Roiling On The Rivers Of Real Estate

To every analyst, forecaster, and economist predicting they see the bottom of the real estate market, I respond as Vinnie Barbarino might: “Where? Where?” I know the bottom is there–we all do– but much like in a polluted riverbed, it is hard to spot and treacherous to reach.

More than three years ago, I saw the banks of the NY metro housing market erode from my vantage point as an attorney wading in its waters. I saw serial refinancers, living on their equity, and watched repayment-challenged buyers receive mortgages as easily as frogs catch flies. Appraisers inflated values in far from desirable areas, encouraging investors to leave multiple homes vacant while they slapped on a coat of paint and re-faced the kitchen cabinets before cashing out from the next no money down speculators.

Then the more-more-more river turned stagnant; occasionally, like a skipping stone, a transaction did skitter along, only to sink with an inglorious “thud.” In early spring, multiple pebbles started being flung furiously at the water, causing expert analysts to calibrate and celebrate the quantity of rocks, while ignoring the clunks that frequently still follow. The bottom must be close, they espouse: look at the volume of activity in the real estate market!

I’m still deep in the real estate waters, loudly hearing the sounds of sinking stones while those in the lifeguard towers think they hear surging surf. As the summer of 2009 begins, the latest wave of “can you help me?” calls I answer are no longer primarily from “sub-prime” borrowers. I’ve either helped them, or been unable to, and they’ve moved on. Nowadays the borrowers in a boatload of trouble and months behind in their mortgages formerly had better-than-decent credit, good jobs, and 20% or more money to put down (or a great deal of equity in their homes).

Some buyers, sensing blood in the waters, want houses upgraded and improved before they close. Sellers without the funds to accommodate these demands are deemed “unrealistic” as the buyers move on. Yesterday’s market was significantly overpriced, but today’s has very little negotiation, with a significant number of buyers regressing to their toddler years to get what they want. There’s something about a population of homeowners who came into title via temper tantrums that cannot bode well for smooth sailing back to a stable real estate market.

I also come across sellers who remind me of cartoon character grandfathers, preferring to live in “the good old days” when their homes were worth 15-20-25% more. Those days are gone, grandpa–it’s time to sell the ranch for whatever you can realistically get if you want to move on.

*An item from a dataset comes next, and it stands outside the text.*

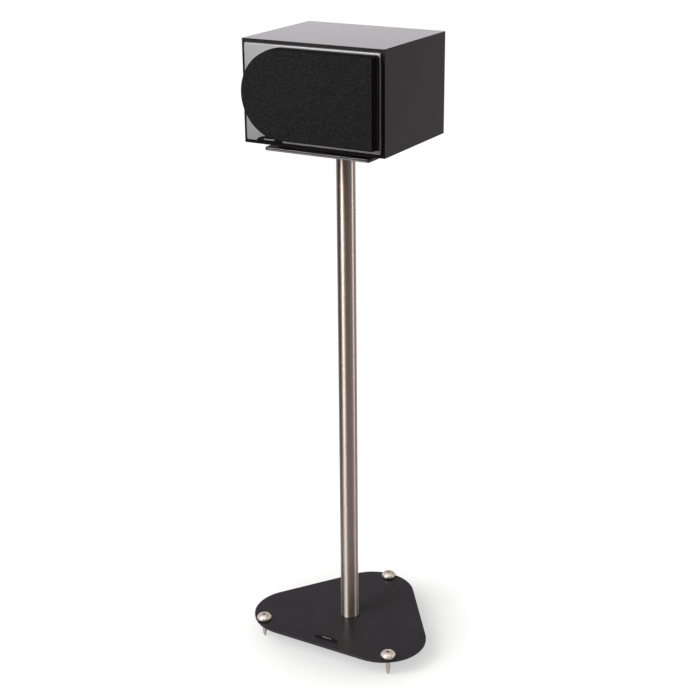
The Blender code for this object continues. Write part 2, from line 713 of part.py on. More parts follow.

There’s definitely a bottom to the real estate market. But to finish with my water metaphors, the bottom is not clearly visible through yesterday’s floating wreckage and today’s murky transactions. We need to save the drowners, repel the sharks, and raise the level of the bottom feeders. Only then will we be able to plot a safe course home.

From the AP/APP:

Northeast home sales, prices drop in May

Home sales in the Northeast declined more than 13 percent in May from year-ago levels, the worst showing in the country, as the specter of job losses loomed over the region.

The median sales price in the Northeast dropped almost 13 percent to $243,600, the National Association of Realtors said Tuesday.

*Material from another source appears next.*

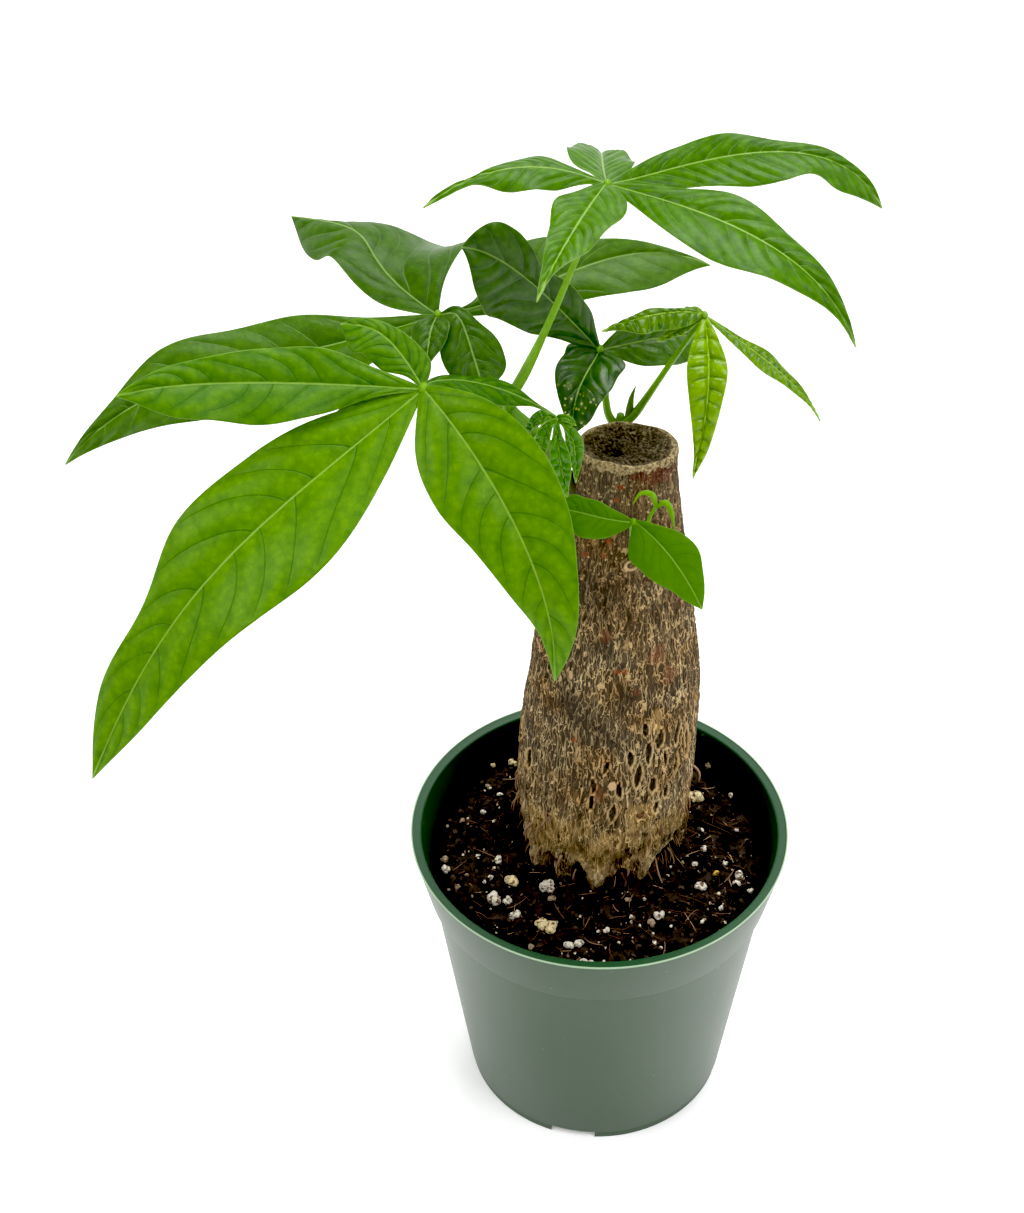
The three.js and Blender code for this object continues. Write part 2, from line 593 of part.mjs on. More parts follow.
const LEAF_F = {
  hub: [-13.5, -6, 254],
  knuckle: 1.2,
  petiole: [[-19, 9.5, 237.5], [-18, 5, 241], [-16, 0, 249]],
  radii: [1, 0.9, 0.7],
  steps: 7,
  leaflets: [
    { bend: [[-2, -1, 3], [-6, 0, 2]], tip: [-8, 0, -5], face: [-0.4, -0.5, 0.75],
      left: [1, 2, 2, 1.5, 1], right: [1, 2, 2, 1.5, 1], rows: 7, waves: 1, waveHeight: 0.2 },
    { bend: [[-2, -3, 2], [-5, -4, -3]], tip: [-4, -5, -12], face: [-0.3, -0.9, 0.3],
      left: [1, 1.5, 1.5, 1.5, 1], right: [1, 1.5, 1.5, 1.5, 1], rows: 7, waves: 1, waveHeight: 0.2 },
    { bend: [[0, -4, 1], [0, -6, -6]], tip: [3, -5, -22], face: [0, -1, 0.2],
      left: [1, 2, 2, 1.5, 1], right: [1, 2, 2, 1.5, 1], rows: 8, waves: 1, waveHeight: 0.2 },
    { bend: [[2, -2, 2], [6, -3, -4]], tip: [5, -3, -18], face: [0.4, -0.8, 0.3],
      left: [1, 2, 2, 1.5, 1], right: [1, 2, 2, 1.5, 1], rows: 8, waves: 1, waveHeight: 0.2 },
    { bend: [[1, -1, 2], [3, -1, 2]], tip: [5, -1, -1], face: [0.2, -0.6, 0.75],
      left: [1, 1, 1, 1, 0.7], right: [1, 1, 1, 1, 0.7], rows: 6, waves: 1, waveHeight: 0.1 },
  ],
};

const FRONT_SPROUT = {
  hub: [6, -25, 235],
  knuckle: 1.2,
  petiole: [[7, -3, 208.5], [7, -10, 214], [6.5, -17, 221], [6, -22, 229]],
  radii: [1.4, 1.3, 0.9, 0.8],
  leaflets: [
    { bend: [[-11, -2, 3], [-13, -1, 5]], tip: [-20, 1, 4], face: [-0.03, -0.7, 0.71],
      left: [3, 5, 6, 6, 3], right: [2, 3, 4, 4, 4], fold: [0, 4], rows: 9, waves: 2, waveHeight: 0.4 },
    { bend: [[0, 0, 1], [10, -9, -1]], tip: [18, -9, -22], face: [-0.04, -0.63, 0.78],
      left: [3, 6, 7, 5, 3], right: [7, 7, 7, 5, 3], fold: [7, 4], rows: 10, waves: 2, waveHeight: 0.4 },
  ],
};

// The curled young leaf over the front sprout: two thin hooked leaflets on a short stalk.
const CURLED_STALK = [[6.2, -21.5, 228], [9.5, -21, 231], [11, -20, 234], [12.5, -20, 237]];
const CURLED_LEAFLETS = [
  [[12, -20, 236], [11, -20, 240], [8, -20.5, 241], [6, -21.5, 238.5]],
  [[12.2, -20.2, 236.2], [14.5, -20, 237.5], [16, -21, 235], [17, -22, 230]],
];

// ---- shoots ----------------------------------------------------------------------------------

const LEFT_SHOOT = [[-6, 10, 214], [-12, 10, 224], [-17, 10, 234], [-22, 10, 241], [-26, 10, 246]];
const LEFT_SHOOT_RADII = [4, 3.6, 3.1, 2.7, 2.2];
const BACK_SHOOT = [[6, 22, 210], [6, 27, 219], [5, 28.5, 226], [5, 28.5, 231]];
const BACK_SHOOT_RADII = [3.2, 2.8, 2.6, 2.2];
const END_BUD = [[7, 28.5, 228], [7.5, 28.5, 233], [8, 28.5, 237], [9, 28.5, 240.5]];
const END_BUD_RADII = [1.2, 1.5, 1.1, 0.5];

const trunkShape = trunkSolid(0);
const trunkGrown = trunkSolid(SEAT_GAP);
const soilShape = soilSolid(trunkGrown);

const leftShoot = stem(LEFT_SHOOT, LEFT_SHOOT_RADII, 9).subtract(trunkGrown);
const leftShootGrown = stem(LEFT_SHOOT, LEFT_SHOOT_RADII, 9, SEAT_GAP);
const backShoot = joined([stem(BACK_SHOOT, BACK_SHOOT_RADII, 7), stem(END_BUD, END_BUD_RADII, 5)])
  .subtract(trunkGrown);
const backShootGrown = joined([
  stem(BACK_SHOOT, BACK_SHOOT_RADII, 7, SEAT_GAP),
  stem(END_BUD, END_BUD_RADII, 5, SEAT_GAP),
]);
const leafA = compoundLeaf(LEAF_A).subtract(leftShootGrown);
const leafB = compoundLeaf(LEAF_B).subtract(leftShootGrown);
const leafC = compoundLeaf(LEAF_C).subtract(leftShootGrown);
const leafD = compoundLeaf(LEAF_D).subtract(backShootGrown);
const leafE = compoundLeaf(LEAF_E).subtract(backShootGrown);
const leafF = compoundLeaf(LEAF_F).subtract(leftShootGrown);
const curledLeaf = joined([
  stem(CURLED_STALK, [0.7, 0.6], 5),
  ...CURLED_LEAFLETS.map((route) => stem(route, [0.7, 1, 0.8, 0.4], 6)),
]);
const frontSprout = joined([compoundLeaf(FRONT_SPROUT), curledLeaf]).subtract(trunkGrown);

// ---- assembly --------------------------------------------------------------------------------

const group = new THREE.Group();
group.add(part('pot', potSolid(), { color: 0x4f6b54, roughness: 0.55 }));
group.add(part('soil', soilShape, { color: 0x2a211b, roughness: 0.95 }));
group.add(part('trunk', trunkShape, { color: 0x8a7356, roughness: 0.9 }));
group.add(part('left_shoot', leftShoot, { color: 0x6f7f3f, roughness: 0.7 }));
group.add(part('back_shoot', backShoot, { color: 0x6d9a3c, roughness: 0.6 }));
group.add(part('leaf_a', leafA, { color: 0x4f8a1e, roughness: 0.45 }));
group.add(part('leaf_b', leafB, { color: 0x46802a, roughness: 0.45 }));
group.add(part('leaf_c', leafC, { color: 0x5a9430, roughness: 0.45 }));
group.add(part('leaf_d', leafD, { color: 0x2c6a2c, roughness: 0.4 }));
group.add(part('leaf_e', leafE, { color: 0x6aa51e, roughness: 0.3 }));
group.add(part('leaf_f', leafF, { color: 0x5c9c2c, roughness: 0.25 }));
group.add(part('front_sprout', frontSprout, { color: 0x55962a, roughness: 0.4 }));

export default group;
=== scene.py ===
"""A young money tree in a green nursery pot, put together in the order of the real thing:
pot, potting mix, stump, shoots, leaves. Sizes in the sections are millimetres, and every mesh
is written in metres in the frame's own axes: X to the right, Y away from the viewer, Z up."""
import math

import bpy
import numpy as np
from mathutils import Matrix, Vector


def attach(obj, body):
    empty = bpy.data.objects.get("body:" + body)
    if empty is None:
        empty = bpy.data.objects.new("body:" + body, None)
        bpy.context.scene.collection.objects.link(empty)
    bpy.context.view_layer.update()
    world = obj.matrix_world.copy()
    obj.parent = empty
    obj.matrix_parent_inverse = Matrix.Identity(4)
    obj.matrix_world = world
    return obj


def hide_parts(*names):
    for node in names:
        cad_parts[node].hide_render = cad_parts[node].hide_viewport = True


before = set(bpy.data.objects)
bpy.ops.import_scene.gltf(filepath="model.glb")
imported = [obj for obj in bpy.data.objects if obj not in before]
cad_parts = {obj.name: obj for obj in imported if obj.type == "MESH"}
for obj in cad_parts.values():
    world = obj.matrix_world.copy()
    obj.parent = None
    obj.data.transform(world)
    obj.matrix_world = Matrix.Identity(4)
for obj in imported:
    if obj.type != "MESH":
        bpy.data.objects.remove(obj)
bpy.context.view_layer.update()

# ---- viewpoint and studio --------------------------------------------------------------------
# The plant stands on a white table that glows a little, seen from 70 cm away and 40 degrees above.
# Three soft boxes light it from high up: the strongest behind it, the others to its right and left.
MM = 0.001
EYE = (-25.6, -512.5, 618.2)
LOOK_DOWN = math.radians(40.14)
ROLL = math.radians(-0.66)
FOCAL_PIXELS = 2400
PICTURE_HEIGHT = 1213
SENSOR = 36


def paint(hexa):
    """An sRGB hex colour as linear red, green, blue and 1: the low end is a line, the rest a power."""
    levels = [int(hexa[i:i + 2], 16) / 255 for i in (1, 3, 5)]
    return [c / 12.92 if c <= 0.04045 else ((c + 0.055) / 1.055) ** 2.4 for c in levels] + [1.0]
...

Nationally, sales of existing homes tumbled 6.6 percent in May from the previous year, without adjusting for seasonal factors. The U.S. median sales price slid almost 17 percent to $173,000.

But James Diffley, group managing director of IHS Global Insight’s regional services group, focused more on the 7.6 month-to-month sales gain in the Northeast.

“The numbers are giving some comfort that we’re at the bottom,” Diffley said. “We have a more optimistic view than just a few months ago.”

In fact, all nine major Northeast cities tracked in the Associated Press-Re/Max Monthly Housing Report showed monthly gains in home sales. But compared to last May, sales were down across the board with with seven metro areas recording double-digit declines.

Jitters are still running high in the suburbs of New York, where sales fell by 30 percent, the worst decline in the region. Excluding New York City, the median price in the area fell almost 8 percent to $388,000 as job losses on Wall Street rippled through the local economy.

Mark your calendars, the long awaited GTG

When: Friday June 26th, 7:30ish

Location: Fitzgerald’s 1928 http://www.fitzgeralds1928.com
13 Herman Street (off Bloomfield Ave)
Glen Ridge, NJ 07028
Google Maps Link

For drivers, this is right off exit 148 on the Parkway.
For those looking for mass transit, Fitzgeralds is 2 blocks away from the Glen Ridge Station on the Montclair Boonton Line.

————————————

From the Record:

Report: Housing market suffered “massive shock”

The housing market has suffered a “massive shock” and faces a difficult recovery in the face of job losses, foreclosures and tight credit, according to a report released today by Harvard’s Joint Center for Housing Studies.

“It’s difficult to overstate the challenges in the housing market today,” said Nicholas Retsinas, director of the center, who presented the annual State of the Nation’s Housing report in New York City. “While there are some positive signs in the marketplace, the macroeconomic forces are still overwhelmingly negative.”

The good news is that the bursting of the housing bubble has made real estate more affordable. And, looking over the next 10 years, the huge “echo boomer” generation will soon start establishing their own households in large numbers, increasing demand for homes.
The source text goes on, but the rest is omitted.